The House passed its bill June 15, including $9.8 million for the Jacksonville/LRAFB education center. The city is contributing $5 million toward the center.
Although the House gave its blessing on funding a new flightline, that bill didn’t include money for it.
The Senate Armed Services subcommittee had stripped money for the education center from the Senate bill.
The 463rd Airlift Group broke ground Aug. 30 for two new projects, a $7 million headquarters building and a $10 million C-130J corrosion-control facility, both of which support implementation of the base realignment and closure process (BRAC).
Under BRAC, the 463rd AG will be reorganized as an operational combat wing. Currently, the more than 1,200 airmen and 30 C-130s that comprise the 463rd AG report directly to Air Mobility Command, their parent command.
The new headquarters will encompass both the wing and maintenance-group leadership teams as they move to 52 C-130s and four flying squadrons.
There are three flying squadrons among the 463rd AG – the 41st, 50th and 61st Airlift squadrons.
The 41st AS is the base’s first combat-ready C-130J squadron and includes 150 aircrew and their families and 16 C-130Js.
To date, they have received four and will welcome their fifth J model Wednesday.
Once the 463rd AG becomes a wing, the fourth flying squadron will be the 53rd AS, which will go from a training squadron to an operations squadron.
The 463rd is also comprised of the following squadrons: the 463rd Operations Support Squadron, the 463rd Aircraft Maintenance Squadron, the 463rd Maintenance Operations Squadron, and the 30th Airlift Squadron, a detached unit located in Wyoming.
The new C-130J corrosion-control facility will improve the 463rd AG’s maintenance capability as they continue to fight the global war on terrorism, Col. Jeff Hoffer, 463rd AG commander, said.
Base improvements are also underway for a new $7 million Hercules Dining Facility that is scheduled to open in the spring of 2008. Construction began following a groundbreaking ceremony in February.
The 18,000-square-foot, state-of-the-art facility will replace the current dining facility, Razorback Inn, which was built in 1955, and will have a 60 percent increase in seating with a total seating capacity to accommodate 250 customers.
A new $3.8 million Child Development Center, located across from the Consolidated Support Facility building, is nearing completion.
Once the $9.8 million is appropriated, the base could begin work to upgrade its runway, ensuring it is fully functional for the 314th Airlift Wing’s training missions and the 463rd AG’s combat missions.
The funding will allow the base to repair the deteriorated runway and shoulder pavements, remove or eliminate airfield obstructions, replace runway lighting, and reorganize instrument guidance and navigation systems.
The airfield was built in 1955 and is in a state of deterioration, which could adversely affect combat readiness and may endanger aircrew lives and aircraft assets.
The joint-education center, a first-of-its-kind collaboration between a community and a base, should receive $9.8 million in appropriations once the bill is passed.
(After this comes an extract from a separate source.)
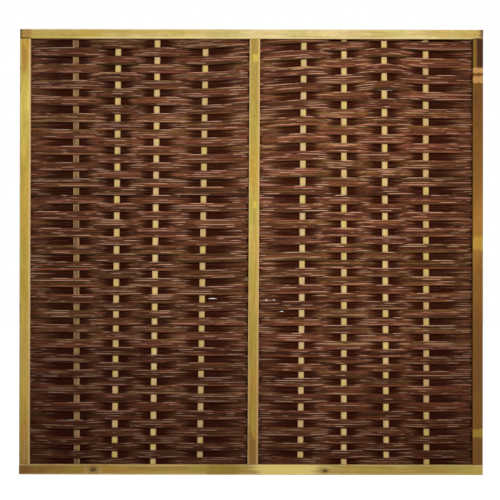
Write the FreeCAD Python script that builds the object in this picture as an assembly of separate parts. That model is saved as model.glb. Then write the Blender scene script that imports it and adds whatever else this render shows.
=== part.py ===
# Framed willow fence panel: willow rods woven on upright stakes, clamped between two frames of laths.
# Millimetres. X runs along the width from the left edge, the front faces -Y, and Z is up.
# The origin is on the outer edge of the left stake, half way up the panel.
import FreeCAD
import Part
import math
import os

from FreeCAD import Vector

# Overall size
PANEL_WIDTH = 1800.0
PANEL_HEIGHT = 1730.0

# Frame laths, the same on the front and the back
LATH_THICKNESS = 16.0
LATH_ARRIS = 2.5
TOP_RAIL_FACE = 36.5
BOTTOM_RAIL_FACE = 40.5
LEFT_STILE_FACE = 42.0
CENTRE_STILE_FACE = 41.5
RIGHT_STILE_FACE = 40.0

# The centre stile leans: how far right of the panel's middle its ends are
CENTRE_SHIFT_TOP = 13.0
CENTRE_SHIFT_BOTTOM = 7.0

# Stakes, one behind each stile and four in each bay
STAKE_FACE = 23.0
STAKE_THICKNESS = 11.0
STAKE_ARRIS = 1.5
STAKE_SETBACK = 3.0

# How far each stake in a bay stands right of its even place, as (top, bottom)
LEFT_BAY_SHIFTS = ((21.5, 31.0), (8.0, -1.5), (-19.5, -31.0), (-11.5, -28.0))
RIGHT_BAY_SHIFTS = ((16.5, 9.0), (-2.5, 2.5), (-21.5, -8.0), (-34.5, -27.5))

# Woven mat: each course is a bunch, one rod deep, with a ridge for each rod that stands in it
ROD_DIAMETER = 8.5
RODS_IN_BUNCH = 3
GROOVE_DEPTH = 2.6
COURSE_PITCH = 31.5
SQUEEZED_COURSE = 14.0
COURSE_GAP = 0.3
SEAT_GAP = 0.2
MAT_SETBACK = 3.0
WEAVE_SECTIONS = 11

# A wall that is less twisted than this counts as flat
FLAT = 0.0000001

# How far the courses have settled below even spacing, from the bottom of the panel to the top
SETTLED_LEFT = (0.0, 12.0, 4.0, 12.5, 27.0, 24.5, 16.0, 14.0, 10.5, 7.0, 4.0)
SETTLED_RIGHT = (0.0, 10.5, 6.0, 19.0, 20.0, 16.0, 17.0, 5.0, -6.5, -15.5, -22.0)

# Where single places of the mat have sunk or ridden up, as (x, z, reach along, reach up, drop)
DIPS = (
    (1425.0, 680.0, 150.0, 260.0, -13.0),
    (1100.0, 480.0, 200.0, 350.0, -5.0),
    (220.0, -690.0, 180.0, 120.0, 7.0),
)

# Worked out from the sizes above
TOP = PANEL_HEIGHT / 2
BOTTOM = -PANEL_HEIGHT / 2
MAT_LOW = BOTTOM + MAT_SETBACK
MAT_HIGH = TOP - MAT_SETBACK
COURSE_COUNT = round((MAT_HIGH - MAT_LOW) / COURSE_PITCH)


def between(start, end, share):
    """The value that is this share of the way from start to end."""
    return start + (end - start) * share


def height_share(z):
    """How far up the panel a height is, from 0 at the bottom to 1 at the top."""
    return (z - BOTTOM) / PANEL_HEIGHT


def bay_stakes(left, right, shifts, share):
    """Centres of the stakes in one bay, at a share of the panel's height."""
    space = (right - left) / (len(shifts) + 1)
    return [
        left + space * (place + 1) + between(low_shift, top_shift, share)
        for place, (top_shift, low_shift) in enumerate(shifts)
    ]


def stake_centres(z):
    """X of every stake's centre line at one height, from left to right."""
    share = height_share(z)
    left = STAKE_FACE / 2
    right = PANEL_WIDTH - STAKE_FACE / 2
    centre = PANEL_WIDTH / 2 + between(CENTRE_SHIFT_BOTTOM, CENTRE_SHIFT_TOP, share)
    left_bay = bay_stakes(left, centre, LEFT_BAY_SHIFTS, share)
    right_bay = bay_stakes(centre, right, RIGHT_BAY_SHIFTS, share)
    return [left] + left_bay + [centre] + right_bay + [right]


def lath(corners, front, thickness, arris):
    """A sawn lath from its four corners (x, z) in elevation, with its four long edges eased."""
    points = [Vector(x, front, z) for x, z in corners]
    outline = Part.Face(Part.makePolygon(points + points[:1]))
    blank = outline.extrude(Vector(0, thickness, 0))
    longest = max(edge.Length for edge in blank.Edges)
    long_edges = [edge for edge in blank.Edges if edge.Length > longest / 2]
    return blank.makeChamfer(min(arris, thickness * 0.4), long_edges)


def upright(low_x, high_x, face, low, high, front, thickness, arris):
    """A lath that stands on end, its centre line running from low_x to high_x."""
    corners = [
        (low_x - face / 2, low),
        (low_x + face / 2, low),
        (high_x + face / 2, high),
        (high_x - face / 2, high),
    ]
    return lath(corners, front, thickness, arris)


def rail(low, high, front):
    """A lath that runs along the whole width of the panel."""
    corners = [(0, low), (PANEL_WIDTH, low), (PANEL_WIDTH, high), (0, high)]
    return lath(corners, front, LATH_THICKNESS, LATH_ARRIS)


def stile(face, low_x, high_x, front):
    """A lath that stands between the two rails of its frame."""
    low = BOTTOM + BOTTOM_RAIL_FACE
    high = TOP - TOP_RAIL_FACE
    return upright(low_x, high_x, face, low, high, front, LATH_THICKNESS, LATH_ARRIS)


def frame_laths(side, front):
    """The five laths of one frame, by node name."""
    middle = PANEL_WIDTH / 2
    low_share = BOTTOM_RAIL_FACE / PANEL_HEIGHT
    high_share = 1 - TOP_RAIL_FACE / PANEL_HEIGHT
    centre_low = middle + between(CENTRE_SHIFT_BOTTOM, CENTRE_SHIFT_TOP, low_share)
    centre_high = middle + between(CENTRE_SHIFT_BOTTOM, CENTRE_SHIFT_TOP, high_share)
    left = LEFT_STILE_FACE / 2
    right = PANEL_WIDTH - RIGHT_STILE_FACE / 2
    return {
        f"{side}_top_rail": rail(TOP - TOP_RAIL_FACE, TOP, front),
        f"{side}_bottom_rail": rail(BOTTOM, BOTTOM + BOTTOM_RAIL_FACE, front),
        f"{side}_left_stile": stile(LEFT_STILE_FACE, left, left, front),
        f"{side}_centre_stile": stile(CENTRE_STILE_FACE, centre_low, centre_high, front),
        f"{side}_right_stile": stile(RIGHT_STILE_FACE, right, right, front),
    }


def stakes():
    """The upright stakes that the rods are woven on, by node name."""
    low = BOTTOM + STAKE_SETBACK
    high = TOP - STAKE_SETBACK
    front = -STAKE_THICKNESS / 2
    ends = zip(stake_centres(low), stake_centres(high))
    return {
        f"stake_{place:02d}": upright(
            low_x, high_x, STAKE_FACE, low, high, front, STAKE_THICKNESS, STAKE_ARRIS
        )
        for place, (low_x, high_x) in enumerate(ends, start=1)
    }


def settled(values, share):
    """How far a course has settled, smoothly between the values given at even heights."""
    step = min(max(share, 0.0), 1.0) * (len(values) - 1)
    below = min(int(step), len(values) - 2)
    ease = (1 - math.cos(math.pi * (step - below))) / 2
    return between(values[below], values[below + 1], ease)


def dipped(x, z):
    """How far the mat has sunk at one place, from the dips that reach it."""
    drop = 0.0
    for middle_x, middle_z, reach_x, reach_z, depth in DIPS:
        off = math.hypot((x - middle_x) / reach_x, (z - middle_z) / reach_z)
        drop += depth * (1 + math.cos(math.pi * min(off, 1.0))) / 2
    return drop


def course_edge(count, x):
    """Height at x of the line over the first courses, counted from the bottom of the mat."""
    share = count / COURSE_COUNT
    level = between(MAT_LOW, MAT_HIGH, share)
    if count in (0, COURSE_COUNT):
        return level
    centres = stake_centres(level)
    last_left = centres[len(LEFT_BAY_SHIFTS)]
    first_right = centres[len(LEFT_BAY_SHIFTS) + 2]
    side = min(max((x - last_left) / (first_right - last_left), 0.0), 1.0)
    sunk = between(settled(SETTLED_LEFT, share), settled(SETTLED_RIGHT, share), side)
    lowest = MAT_LOW + count * SQUEEZED_COURSE
    highest = MAT_HIGH - (COURSE_COUNT - count) * SQUEEZED_COURSE
    return min(max(level - sunk - dipped(x, level), lowest), highest)


def bunch_offset():
    """How far a bunch passes from the middle of a stake, so that it clears both corners of the stake."""
    spaces = [
        right - left
        for z in (BOTTOM, TOP)
        for left, right in zip(stake_centres(z), stake_centres(z)[1:])
    ]
    corner = STAKE_FACE / 2 - STAKE_ARRIS
    beside_corner = STAKE_THICKNESS / 2 + SEAT_GAP + ROD_DIAMETER / 2
    return beside_corner / (1 - 2 * corner / min(spaces))


def weave_line(course, offset):
    """Plan (x, y) of one bunch, which passes before and behind the stakes in turn."""
    level = between(MAT_LOW, MAT_HIGH, (course - 0.5) / COURSE_COUNT)
    return [
        (centre, -offset if (course + place) % 2 == 0 else offset)
        for place, centre in enumerate(stake_centres(level))
    ]


def bunch_section(x, y, low, high):
    """Outline of a bunch where it crosses x: rods standing on each other, with a groove between each two."""
    steps = 2 * RODS_IN_BUNCH
    flank = []
    for step in range(1, steps):
        groove = GROOVE_DEPTH if step % 2 == 0 else 0
        flank.append((ROD_DIAMETER / 2 - groove, between(low, high, step / steps)))
    near = [Vector(x, y - depth, z) for depth, z in flank]
    far = [Vector(x, y + depth, z) for depth, z in reversed(flank)]
    return near + [Vector(x, y, high)] + far + [Vector(x, y, low)]


def polygon(points):
    """A flat face with these corners."""
    return Part.Face(Part.makePolygon(points + points[:1]))


def wall(first, second, third, fourth):
    """A wall with four corners, as one flat face or, where it is twisted, as two."""
    normal = (second - first).cross(third - first)
    twist = abs(normal.dot(fourth - first)) / normal.Length
    if twist < FLAT:
        return [polygon([first, second, third, fourth])]
    return [polygon([first, second, third]), polygon([first, third, fourth])]


def bunch(course, offset):
    """One course of the mat: a bunch of rods that follows its way through the stakes."""
    sections = [
        bunch_section(
            x,
            y,
            course_edge(course - 1, x) + COURSE_GAP / 2,
            course_edge(course, x) - COURSE_GAP / 2,
        )
        for x, y in weave_line(course, offset)
    ]
    faces = [polygon(sections[0]), polygon(sections[-1])]
    for section, following in zip(sections, sections[1:]):
        for corner in range(len(section)):
            after = (corner + 1) % len(section)
            faces += wall(section[corner], following[corner], following[after], section[after])
    skin = Part.makeShell(faces)
    skin.sewShape()
    strip = Part.makeSolid(skin)
    if strip.Volume < 0:
        strip.reverse()
    return strip


def weave(offset):
    """The woven mat in sections of a few courses each, by node name."""
    nodes = {}
    for section in range(WEAVE_SECTIONS):
        first = round(section * COURSE_COUNT / WEAVE_SECTIONS) + 1
        last = round((section + 1) * COURSE_COUNT / WEAVE_SECTIONS)
        bunches = [bunch(course, offset) for course in range(first, last + 1)]
        nodes[f"willow_weave_{section + 1:02d}"] = Part.makeCompound(bunches)
    return nodes


def build():
    """Every piece of the panel, by node name."""
    offset = bunch_offset()
    mat_half = offset + ROD_DIAMETER / 2 + SEAT_GAP
    pieces = frame_laths("front", -mat_half - LATH_THICKNESS)
    pieces.update(frame_laths("back", mat_half))
    pieces.update(stakes())
    pieces.update(weave(offset))
    return pieces


os.makedirs("parts", exist_ok=True)
for node, shape in build().items():
    shape.exportStep(f"parts/{node}.step")
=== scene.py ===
"""Framed willow fence panel, dressed for its picture.

Metres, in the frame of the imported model: X runs along the width, the front faces -Y and Z is up.
Rods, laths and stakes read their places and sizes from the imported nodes, and stand in their place.
"""
import logging
import math
import random
from dataclasses import dataclass
from enum import Enum
from functools import cache

import bmesh
import bpy
from mathutils import Matrix, Vector, noise


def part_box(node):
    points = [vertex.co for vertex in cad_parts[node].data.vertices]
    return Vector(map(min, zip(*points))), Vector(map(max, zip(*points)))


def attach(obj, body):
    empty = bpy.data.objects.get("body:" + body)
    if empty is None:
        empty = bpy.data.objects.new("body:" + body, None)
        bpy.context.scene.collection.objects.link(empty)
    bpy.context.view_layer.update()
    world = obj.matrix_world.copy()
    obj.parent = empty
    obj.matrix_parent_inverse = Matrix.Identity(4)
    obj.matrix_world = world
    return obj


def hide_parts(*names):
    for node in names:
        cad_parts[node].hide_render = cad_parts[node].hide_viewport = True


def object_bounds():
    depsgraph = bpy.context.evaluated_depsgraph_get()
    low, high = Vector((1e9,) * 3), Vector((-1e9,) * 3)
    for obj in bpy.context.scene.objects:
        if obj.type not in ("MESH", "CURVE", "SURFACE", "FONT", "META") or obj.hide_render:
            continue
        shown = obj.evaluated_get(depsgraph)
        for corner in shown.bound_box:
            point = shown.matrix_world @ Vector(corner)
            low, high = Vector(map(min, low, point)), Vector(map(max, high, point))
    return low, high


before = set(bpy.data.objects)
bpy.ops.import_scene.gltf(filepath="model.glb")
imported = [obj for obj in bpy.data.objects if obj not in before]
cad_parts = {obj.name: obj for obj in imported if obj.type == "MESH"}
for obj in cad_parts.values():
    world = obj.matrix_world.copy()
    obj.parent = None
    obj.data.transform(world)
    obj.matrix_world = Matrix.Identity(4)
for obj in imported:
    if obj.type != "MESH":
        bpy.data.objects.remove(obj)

CAD_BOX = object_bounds()
BODY = "root"

# Slots of the record
FRAME_SLOT = "frame_timber"
STAKE_SLOT = "stake_timber"

# Names of the values that meshes carry for their materials
EDGE = "edge"
ALONG = "along"
ACROSS = "across"
END = "end"
RADIUS = "radius"
TONE = "tone"
HUE = "hue"

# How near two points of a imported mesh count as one, and how near they count as level
MERGE = 0.00001
LEVEL = 0.001

# How high the painted shade at the foot reaches, as a share of the height
FOOT_SHADE_HEIGHT = 0.62

# Edges that bend more than this are crisp, on bars and on what grows from points or lines
CRISP_BAR = math.radians(40)
CRISP_GROWN = math.radians(60)

Colour = tuple[float, float, float]
Stops = tuple[tuple[float, Colour], ...]
Socket = bpy.types.NodeSocket
Sockets = bpy.types.bpy_prop_collection
Kinds = dict[str, str]

log = logging.getLogger("panel")


def tone(red: int, green: int, blue: int) -> Colour:
    """A linear colour from screen values of 0 to 255."""
    return tuple(
        share / 12.92 if share <= 0.04045 else ((share + 0.055) / 1.055) ** 2.4
        for share in (red / 255, green / 255, blue / 255)
    )


def between(start: float, end: float, share: float) -> float:
    """The value that is this share of the way from start to end."""
    return start + (end - start) * share


def clamp(value: float, low: float = 0.0, high: float = 1.0) -> float:
    """The value, kept within its limits."""
    return min(max(value, low), high)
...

The center is expected to cost about $15 million; Jacksonville already has its part, $5 million, in the bank after residents taxed themselves in 2003 with a two-year penny sales tax.
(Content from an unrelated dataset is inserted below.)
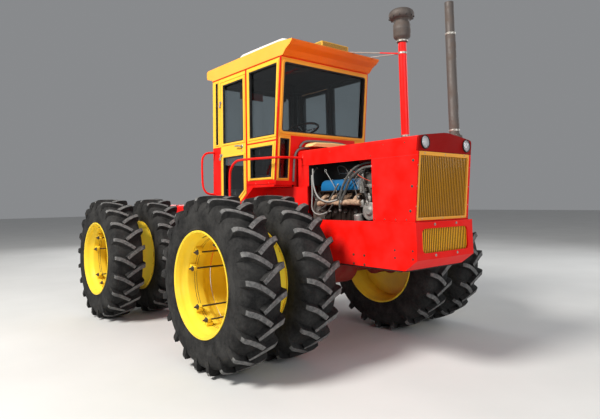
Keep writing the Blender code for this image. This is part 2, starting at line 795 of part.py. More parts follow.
def yoke(pivot):
    """The centre piece: a vertical king pin in front and a level trunnion for the rear frame."""
    z0, z1 = 0.60 + 0.03 + RUNNING_GAP, 1.13 - RUNNING_GAP
    barrel = rod("centre_yoke", (0, PIVOT_Y, z0), (0, PIVOT_Y, z1), 0.09, CAST_IRON, pivot, sides=20)
    pin = rod("king_pin", (0, PIVOT_Y, 0.59), (0, PIVOT_Y, 1.17), 0.042, CAST_IRON, pivot, True)
    block = box("block", (-0.14, PIVOT_Y, 0.70), (0.14, 1.72, 1.02), CAST_IRON, pivot, True)
    arm = [(0.14, PIVOT_Y), (0.41, EYE_Y - 0.06), (0.41, EYE_Y + 0.06), (0.14, EYE_Y + 0.10)]
    arm += [(-x, y) for x, y in reversed(arm)]
    arms = slab("arms", "Z", YOKE_ARM_TOP - 0.03, YOKE_ARM_TOP, arm, CAST_IRON, (), pivot, True)
    shaft = [(0.0, 0.32), (0.16, 0.32), (0.16, 0.26), (0.10, 0.255), (0.10, 0.0), (0.0, 0.0)]
    start = (0.0, 1.70, TRUNNION_Z)
    trunnion = turned("trunnion", shaft, start, (0, 3, TRUNNION_Z), CAST_IRON, pivot, True, 20)
    join(barrel, pin, block, arms, trunnion)


def rear_frame(pivot):
    inner = FRAME_HALF - FRAME_PLATE
    y0, y1 = REAR_FRAME_Y, WHEELBASE + 0.62
    outline = [
        (y0, 0.70),
        (y0, 1.12),
        (y0 + 0.30, 1.20),
        (y1, 1.20),
        (y1, 0.78),
        (WHEELBASE + 0.25, 0.78),
        (WHEELBASE + 0.20, FRAME_BOTTOM),
        (WHEELBASE - 0.20, FRAME_BOTTOM),
        (WHEELBASE - 0.30, 0.70),
    ]
    plate = slab("rear_frame", "X", -FRAME_HALF, -inner, outline, RED, (), pivot)
    far = slab("rear_plate", "X", inner, FRAME_HALF, outline, RED, (), pivot, True)
    half = inner + 0.004
    bore = circle(0, TRUNNION_Z, 0.10 + RUNNING_GAP, 20)
    bearing_face = rectangle(-half, 0.70, half, 1.12)
    bearing = slab("bearing", "Y", y0, y0 + 0.06, bearing_face, RED, (bore,), pivot, True)
    deck = box("deck", (-half, 2.20, 1.185), (half, y1, 1.20), RED, pivot, True)
    tail = box("tail", (-half, y1 - 0.02, 0.78), (half, y1, 1.20), RED, pivot, True)
    join(plate, far, bearing, deck, tail)
    axle = axle_beam("rear_axle", WHEELBASE, pivot)
    for _, side in SIDES:
        low, high = mirrored(0.38, 0.50, side)
        front, back = WHEELBASE - 0.12, WHEELBASE + 0.12
        top = FRAME_BOTTOM - TOUCH
        pad = box("pad", (low, front, AXLE_HEIGHT), (high, back, top), RED, pivot, True)
        join(axle, pad)
    shaft_end = WHEELBASE - 0.15
    join(axle, rod("pinion", (0, 2.10, TRUNNION_Z), (0, shaft_end, TRUNNION_Z), 0.045, CAST_IRON, pivot, True))


def tank_and_drawbar(pivot):
    tank = rectangle(-0.42, 1.20 + TOUCH, 0.42, 1.58, 0.06)
    body = slab("fuel_tank", "Y", 2.25, 3.50, tank, RED, (), pivot)
    filler = rod("filler", (0.25, 3.30, 1.57), (0.25, 3.30, 1.63), 0.05, BLACK, pivot, True)
    join(body, filler)
    y = WHEELBASE + 0.62 + TOUCH
    hitch = box("drawbar", (-0.16, y, 0.52), (0.16, y + 0.04, 0.92), CAST_IRON, pivot)
    bar = [(-0.06, y + 0.02), (0.06, y + 0.02), (0.06, y + 0.19), (-0.06, y + 0.19)]
    hole = circle(0, y + 0.14, 0.02, 12)
    tongue = slab("tongue", "Z", 0.54, 0.58, bar, CAST_IRON, (hole,), pivot, True)
    join(hitch, tongue)


def steering_cylinders():
    """Each barrel turns on a lug of the front frame. Its rod's eye lies over the yoke's arm."""
    for name, side in SIDES:
        x = side * CYLINDER_X
        base = (x, BARREL_Y, CYLINDER_Z)
        mouth = (x, BARREL_Y + BARREL_LENGTH, CYLINDER_Z)
        pivot = empty("hinge_of_cylinder_" + name, base, TRACTOR)
        barrel = rod("cylinder_barrel_" + name, base, mouth, 0.045, BLACK, pivot)
        foot = (x, BARREL_Y, CYLINDER_LUG_TOP + RUNNING_GAP)
        head = (x, BARREL_Y, CYLINDER_Z + 0.05)
        join(barrel, rod("boss", foot, head, 0.05, BLACK, pivot, True))
        bore_start = (x, BARREL_Y + 0.08, CYLINDER_Z)
        bore_end = (x, BARREL_Y + BARREL_LENGTH + 0.02, CYLINDER_Z)
        cut(barrel, rod("bore", bore_start, bore_end, 0.028, BLACK, pivot, True))
        slide = empty("slide_of_cylinder_" + name, mouth, TRACTOR)
        start = (x, BARREL_Y + 0.32, CYLINDER_Z)
        end = (x, EYE_Y, CYLINDER_Z)
        piston = rod("cylinder_rod_" + name, start, end, 0.022, STEEL, slide)
        foot = (x, EYE_Y, YOKE_ARM_TOP + RUNNING_GAP)
        head = (x, EYE_Y, CYLINDER_Z + 0.04)
        join(piston, rod("eye", foot, head, 0.045, STEEL, slide, True))


# ---------------------------------------------------------------- wheels


def tyre(name, side, x, y, pivot):
    """A tyre is an open-beaded shell, so its section is one closed loop."""
    flat = 1 / math.cos(math.pi / WHEEL_SIDES)
    outer = [(0.495, 0.190), (0.62, TYRE_HALF_WIDTH), (SHOULDER_RADIUS, 0.197)]
    outer += [(TYRE_RADIUS, 0.07)]
    inner = [(0.80, 0.05), (0.75, 0.165), (0.50, 0.165)]
    profile = outer + [(r, -h) for r, h in reversed(outer)]
    profile += [(r, -h) for r, h in reversed(inner)] + inner
    profile = [(r * flat, h) for r, h in profile]
    start = (side * x, y, AXLE_HEIGHT)
    end = (side * (x + 1), y, AXLE_HEIGHT)
    turned(name, profile, start, end, RUBBER, pivot, sides=WHEEL_SIDES, closed=True)


def rim(name, side, y, pivot):
    """Both rims of a dual wheel, the band between them, the disc and the hub, as one wheel."""
    flat = 1 / math.cos(math.pi / WHEEL_SIDES)
    well = 0.445
    skin = 0.012
    lip = RIM_HALF_WIDTH
    outer_seat = DUAL_SPACING
    inside = [
        (0.0, 0.12),
        (0.12, 0.12),
        (0.12, 0.055),
        (well - skin, 0.055),
        (SEAT_RADIUS - skin, 0.17),
        (0.478, lip + 0.02),
        (0.478, outer_seat - lip - 0.01),
        (well - skin, outer_seat + 0.03),
        (SEAT_RADIUS - skin, outer_seat + 0.18),
        (LIP_RADIUS - skin, outer_seat + lip),
    ]
    outside = [
        (LIP_RADIUS, outer_seat + lip),
        (SEAT_RADIUS, outer_seat + 0.18),
        (well, outer_seat + 0.03),
        (SEAT_RADIUS, outer_seat - 0.18),
        (LIP_RADIUS, outer_seat - lip),
        (0.49, outer_seat - lip - 0.01),
        (0.49, lip + 0.01),
        (LIP_RADIUS, lip),
        (SEAT_RADIUS, 0.18),
        (well, 0.0),
        (SEAT_RADIUS, -0.18),
        (LIP_RADIUS, -lip),
    ]
    back = [(LIP_RADIUS - skin, -lip), (SEAT_RADIUS - skin, -0.18)]
    back += [(well - skin, 0.0), (well - skin, 0.035)]
    hub_end = 0.70 + RUNNING_GAP - INNER_WHEEL_X
    back += [(0.14, 0.035), (0.14, hub_end), (0.0, hub_end)]
    profile = [(r * flat, h) for r, h in inside + outside + back]
    start = (side * INNER_WHEEL_X, y, AXLE_HEIGHT)
    end = (side * (INNER_WHEEL_X + 1), y, AXLE_HEIGHT)
    turned(name, profile, start, end, RIM_YELLOW, pivot, sides=WHEEL_SIDES)


def wheels():
    for axle, y in (("front", 0.0), ("rear", WHEELBASE)):
        for name, side in SIDES:
            corner = axle + "_" + name
            hub = (side * INNER_WHEEL_X, y, AXLE_HEIGHT)
            pivot = empty("hub_" + corner, hub, TRACTOR)
            rim("rim_" + corner, side, y, pivot)
            tyre("tyre_inner_" + corner, side, INNER_WHEEL_X, y, pivot)
            tyre("tyre_outer_" + corner, side, INNER_WHEEL_X + DUAL_SPACING, y, pivot)


front_frame()
front_axle()
drive_line()
hood()
nose()
stacks()
cab_front()
cab_sides()
cab_rear()
cab_floor_and_fenders()
doors()
roof()
seat_and_steering()
handrails()
KING_PIN = empty("king_pin_axis", (0.0, PIVOT_Y, TRUNNION_Z), TRACTOR)
yoke(KING_PIN)
TRUNNION = empty("trunnion_axis", (0.0, REAR_FRAME_Y, TRUNNION_Z), TRACTOR)
rear_frame(TRUNNION)
tank_and_drawbar(TRUNNION)
steering_cylinders()
wheels()
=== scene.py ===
"""Looks for the articulated farm tractor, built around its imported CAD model.

Pieces are given in the part's own axle frame, whose Y starts at the front axle. SHIFT carries
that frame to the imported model's. The tractor faces -Y, its left side is +X, and Z is up.
"""

import math
import random

import bmesh
import bpy
from mathutils import Matrix, Vector


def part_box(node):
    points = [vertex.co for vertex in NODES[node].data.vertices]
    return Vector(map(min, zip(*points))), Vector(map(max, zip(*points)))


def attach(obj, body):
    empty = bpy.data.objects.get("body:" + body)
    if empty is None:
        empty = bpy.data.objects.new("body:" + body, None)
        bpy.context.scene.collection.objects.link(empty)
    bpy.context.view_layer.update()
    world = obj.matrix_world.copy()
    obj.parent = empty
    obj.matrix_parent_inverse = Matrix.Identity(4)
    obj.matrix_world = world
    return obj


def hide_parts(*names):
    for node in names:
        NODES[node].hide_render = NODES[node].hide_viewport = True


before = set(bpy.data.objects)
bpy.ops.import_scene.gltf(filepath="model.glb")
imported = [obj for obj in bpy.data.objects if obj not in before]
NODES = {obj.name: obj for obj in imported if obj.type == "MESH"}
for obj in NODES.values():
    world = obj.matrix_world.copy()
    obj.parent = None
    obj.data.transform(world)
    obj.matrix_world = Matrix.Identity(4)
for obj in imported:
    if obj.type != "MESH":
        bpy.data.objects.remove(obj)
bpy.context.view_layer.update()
DRAW = random.Random(7)

# ---------------------------------------------------------------- sizes taken from the frame

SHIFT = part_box("cab_rear_wall")[1].y - 1.52
CAB_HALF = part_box("cab_side_left")[0].x + 0.027
HOOD_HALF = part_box("hood")[1].x
AXLE_Z = 0.84
WHEELBASE = 2.98
INNER_X, DUAL = 0.94, 0.67
PIVOT_Y = 1.49
TOUCH = 0.0003
SIDES = (("right", -1), ("left", 1))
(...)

The 50,000-square-foot center will be constructed on base property but outside the fence to make classes more accessible to civilians at times of high alert on base.
It is authorized as a multi-purpose educational facility that meets Air Force standards for distance learning, video teleconferencing and seminar needs.
LRAFB is also slated to receive $2.8 million to modernize its aerospace ground equipment and engine facility.
Air Force officials announced last year that under BRAC, Little Rock Air Force Base will increase the number of airplanes of Air Mobility Command (AMC) to 52 C-130s and four flying squadrons, an addition of 22 aircraft.
The 41st AS alone will receive 11 more C-130Js in the future, a total of about $550 million in new aircraft built by Lockheed Martin.
At a cost of about $50 million apiece for a new J model, about $12 million each for an E model, and just over $30 million for a C-130H model, the remaining 11 additional planes needed could cost anywhere from $132 million to $550 million, if new.
But with the 53rd AS, currently a training squadron, moving over to AMC this winter, their planes will likely move with them, thus eliminating the additional cost for 11 C-130 Hercules. The number of airmen on base will remain about the same, but Air Education and Training Command (AETC) will decrease the 314th AW’s aircraft to 24 C-130s and two flying squadrons – the 48th AS, which flies training missions on the C-130Js, and the 62nd AS, which trains on the C-130E.
In addition, AMC personnel at Little Rock AFB will increase by 1,346 and AETC will lose 1,302 people here.
Overall, the numbers reflect a net increase of about 315 airmen for the base.
But this number does not reflect gains and losses of family members.
When BRAC officials originally made their recommendations, the thought was that Little Rock AFB would become a single location for the U.S.’s active-duty C-130 force structure.